Clark County has been hit with a “triple whammy” of infectious disease that has filled hospital beds and overwhelmed emergency departments, the county’s health officer warned Wednesday.
The county’s residents are sick with the same three diseases as the rest of the United States: flu, COVID-19 and RSV, or respiratory syncytial virus, Dr. Alan Melnick said during an online news conference called by Clark County Public Health.
“The local urgent care clinics and our hospital emergency departments are now seeing record numbers of patients,” Melnick said. “If you don’t have an emergency health issue, visit your doctor, visit your primary care provider, your primary care physician or go to an urgent care clinic, so we can relieve the pressure on the emergency departments.”
Unlike during the last two years, when the public practiced masking and social distancing, flu cases began to rise early this year. Signs point to what may be a more severe flu season, in part due to the public’s lack of exposure to respiratory illnesses during the pandemic, according to Melnick.
Flu season is declared when 10 percent or more of tests submitted by medical providers are positive for influenza. As of last week, 25 percent of tests were coming back positive. Preliminary data shows this week will likely see a substantial increase, according to Melnick.
Hospitals are also seeing an uptick in RSV cases and are reportedly predicting a more severe RSV season than in pre-pandemic years.
As of Nov. 17, more than 96 percent of hospital beds and more than 96 percent of intensive care unit beds were occupied at Clark County’s hospitals, according to Clark County Public Health.

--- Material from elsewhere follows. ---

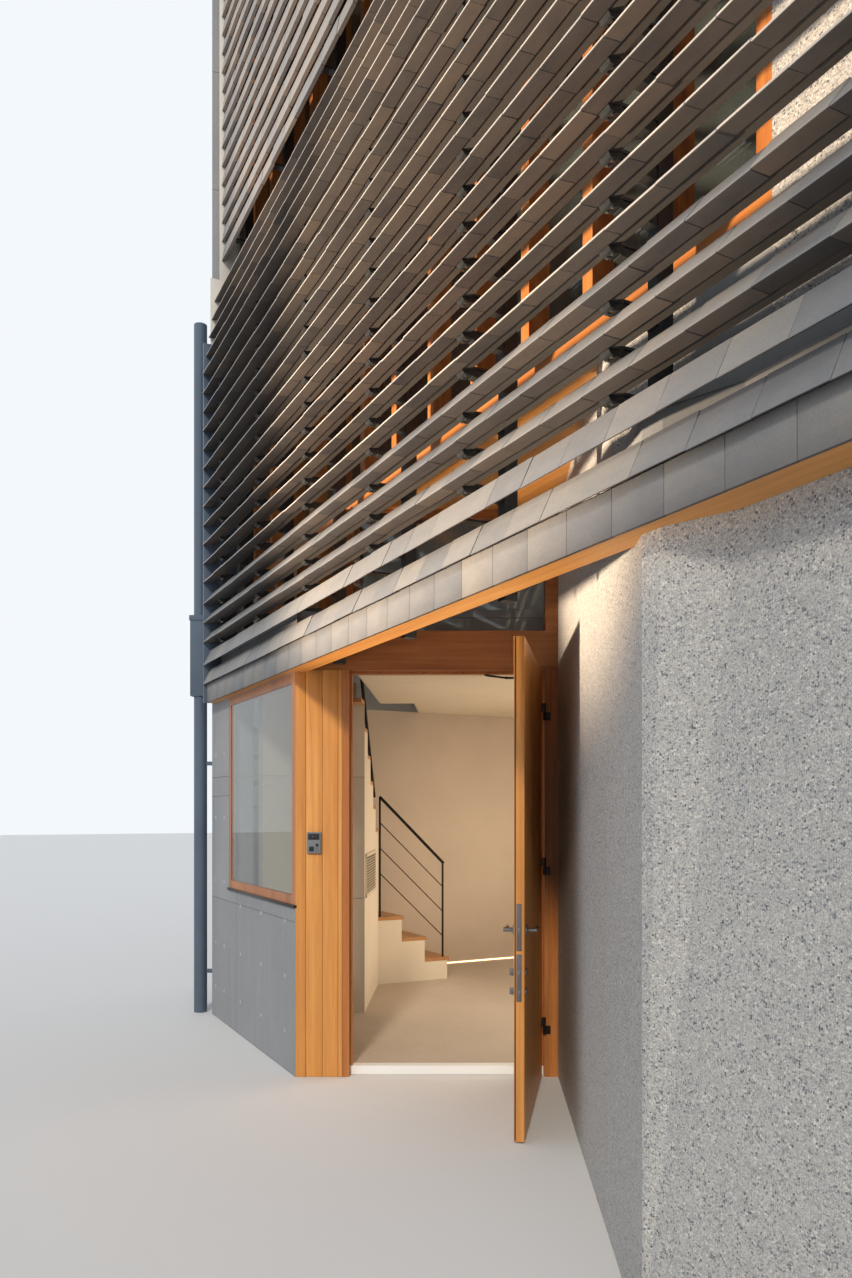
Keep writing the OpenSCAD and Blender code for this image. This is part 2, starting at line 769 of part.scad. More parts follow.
// Side panel under the upper flight
panel_s = newel_s + fit;
panel_end = panel_s + 5 * going;
panel_face = inner_t + flight_w;
module stair_panel() {
    steps = [for (n = [7:11], p = [[n - 7, n], [n - 6, n]])
        [panel_s + p[0] * going, step_z(p[1]) - tread_t]];
    color(plaster) site() in_stair() translate([0, panel_face, 0]) rotate([90, 0, 0])
        linear_extrude(height = panel_t) polygon(concat([[panel_s, floor_z]], steps, [[panel_end, floor_z]]));
}

// Wall that closes the end of the stair, cut off under its last treads
module stair_end_wall() {
    end_x = flight_pt(panel_end + fit, panel_face)[0];
    color(concrete) site() difference() {
        prism([[end_x - end_wall_t, wall_t], [end_x, wall_t], flight_pt(panel_end + fit, panel_face),
               flight_pt(panel_end + fit, panel_face - panel_t - fit),
               chamfer_at_x(panel_face - panel_t - fit, end_x - end_wall_t)], floor_z, ground_wall_h);
        for (n = [11:12]) high_step(n, step_z(n) - tread_t, second_z);
    }
}

module stair_treads() {
    color(timber) site() {
        for (n = [1:3]) low_step(n, step_z(n) - tread_t, step_z(n), nosing);
        for (n = [4:6]) winder(n, step_z(n) - tread_t, step_z(n));
        for (n = [7:13]) high_step(n, step_z(n) - tread_t, step_z(n));
    }
}

// A sloping bar from p to q, given as depth and height in the plane of the rail
module rail_bar(x, p, q, w, h) {
    translate([x - w / 2, 0, 0]) rotate([90, 0, 90]) linear_extrude(height = w)
        polygon([p, q, q + [0, h], p + [0, h]]);
}

module handrail() {
    x = newel[0] - 30;
    foot_y = newel[1] + 3 * going - 30;
    turn_y = newel[1] + 30;
    foot = [foot_y, step_z(1) + rail_h];
    turn = [turn_y, foot[1] + 3 * riser];
    color(steel) site() {
        block(x - 10, x + 10, foot_y - 10, foot_y + 10, step_z(1), foot[1] + 14);
        block(x - 10, x + 10, turn_y - 10, turn_y + 10, step_z(3), turn[1] + 14);
        rail_bar(x, foot + [12, -12], turn, 28, 28);
        for (drop = [220, 440, 660]) rail_bar(x, foot - [0, drop], turn - [0, drop], 10, 12);
    }
}

ground_slab();
left_party_wall();
chamfer_wall();
right_party_wall();
back_wall();
front_wall();
recess_wall();
street_wall();
second_floor_slab();
bay_floor();
window_pier_wall();
upper_street_wall();
third_floor_slab();
roof_slab();
front_window_frame();
front_window_glass();
entry_panel();
intercom();
door_frame();
lintel_beam();
transom_frame();
transom_glass();
door_sill();
door_leaf();
door_hardware();
door_hinges();
sill_band();
second_floor_windows();
second_floor_glass();
third_floor_windows();
third_floor_glass();
back_windows();
back_glass();
fascia();
screen_soffit();
low_louvres();
second_floor_louvres();
third_floor_louvres();
screen_posts();
downpipe();
stair_base();
stair_panel();
stair_end_wall();
stair_treads();
handrail();
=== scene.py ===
"""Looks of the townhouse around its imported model, in millimetres of the plot until site() turns them."""
import bpy
import math
import random
from mathutils import Matrix, Vector


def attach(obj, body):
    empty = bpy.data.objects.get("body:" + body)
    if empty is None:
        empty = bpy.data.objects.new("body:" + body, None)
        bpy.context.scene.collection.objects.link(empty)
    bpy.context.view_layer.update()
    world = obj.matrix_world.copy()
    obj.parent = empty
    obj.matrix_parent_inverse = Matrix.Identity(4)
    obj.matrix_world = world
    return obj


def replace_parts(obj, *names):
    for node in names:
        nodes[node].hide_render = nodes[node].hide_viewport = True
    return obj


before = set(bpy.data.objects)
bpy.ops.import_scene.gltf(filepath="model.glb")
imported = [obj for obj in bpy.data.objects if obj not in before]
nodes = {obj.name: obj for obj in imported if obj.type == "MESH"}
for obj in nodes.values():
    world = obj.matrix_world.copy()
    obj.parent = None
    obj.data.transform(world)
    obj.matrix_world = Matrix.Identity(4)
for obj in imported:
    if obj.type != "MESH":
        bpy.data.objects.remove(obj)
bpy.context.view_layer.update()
random.seed(5)

# Plot and levels, as in the part's source: X runs along the street and Y into the house
HOUSE_W, HOUSE_D, WALL_T = 8190.0, 6370.0, 200.0
CHAMFER_W, CHAMFER_D = 1200.0, 667.0
PORCH_X, PORCH_W = 3130.0, 3090.0
WALL_ANGLE = math.radians(63.15)
FLOOR_Z, GROUND_TOP, SECOND_Z = 50.0, 2500.0, 2750.0
HEAD_Z = 2372.0

# Louvre screen
SCREEN_X0, SCREEN_Z, PITCH, TILE_L = 1310.0, 2360.0, 142.0, 227.5
POST_X0, POST_PITCH, POST_IN, POST_COUNT = 1530.0, 910.0, 160.0, 8
CHANNEL_TOP, LOWER_PLATE_TOP, UPPER_PLATE_TOP = 5060.0, 5560.0, 8740.0

# Entrance, in the slanted wall's own coordinates: along the wall, into the house, up
FRAME_D = 120.0
INTERCOM_X, INTERCOM_Z = 70.0, 1305.0
LEAF_X0, LEAF_X1, LEAF_Y, LEAF_T, LEAF_Z0, LEAF_H = 319.0, 1449.0, 3.0, 50.0, 10.0, 2357.0
LEAF_TOP = LEAF_Z0 + LEAF_H
LEVER_Z, DEADBOLT_ZS, LOCK_ZS, LOCK_H = 990.0, (790.0, 700.0), (663.0, 899.0), 220.0
HINGE_ZS, HINGE_H = (300.0, 1228.5, 2127.0), 50.0
PIN_X, PIN_Y = 1451.5, -12.0
DOOR_OPEN = math.radians(79)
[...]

Melnick recommends a few at-home management strategies for mild respiratory illness symptoms:
- For fever and pain, consider using over-the-counter medications such as ibuprofen.
- Drink lots of fluids.
- Use a cool mist dehumidifier to break up mucus.
- For children, use a nasal spray or gentle suction to help improve breathing.
“If you’re concerned that your child’s symptoms are not improving, or getting worse, call your primary care provider before going to an emergency department,” Melnick said. “If you or your child are struggling to breathe or (are experiencing) severe shortness of breath, then you do need to get emergency care.”
Everyone seeking care at an emergency department will be seen, but wait times can be long.
One of the best ways to prevent severe illness and avoid hospitalization is getting a flu vaccine and an updated COVID-19 booster.
Currently, only around 20 percent of the eligible population has received an updated COVID-19 booster, according to Melnick. Statewide, around 15 percent of people 5 to 15 years old have received an updated bivalent booster, and only about 9 percent of children 6 months to 4 years old have completed the primary vaccine series, according to Washington State Department of Health data.
Melnick explained why vaccines are crucial to both individual and public health.
“The concern is, new variants (of COVID-19) will be able to develop. The more virus that’s circulating in the community, the more opportunity there is for mutations to occur and new variants to emerge, and some of them may be more capable of avoiding immunity,” Melnick said.
“The other concern is, we could end up with a variant that is more lethal and causes more severe disease that we haven’t seen yet. So the idea of getting vaccinated is not just to protect yourself, but really it is to protect everybody around us as well.”
While no vaccine is 100 percent effective, getting vaccinated helps decrease your chance of infection and, if you do get infected, decreases the likelihood of severe illness, according to Melnick.
Health officials are urging people to take steps to stay healthy and prevent the spread of the flu and other respiratory illnesses. The Washington State Department of Health recommends the following:
- Get the flu vaccine and the COVID-19 booster.
- Wash your hands frequently with soap and water. Use hand sanitizer when soap is unavailable.
- Sneeze or cough into the crook of your arm.
- Avoid close contact with sick individuals.
- Consider wearing a mask.
- If you are sick, stay home.
Those at a higher risk from flu or other respiratory illnesses include people 65 and older, people with certain chronic medical conditions, pregnant people and young children, especially those under 2 years old, according to the Centers for Disease Control and Prevention.
If you are concerned about respiratory illness-related symptoms, call your primary care physician, visit an urgent care center or go to the nearest emergency department.
To schedule a vaccine, visit VaccineFinder.org.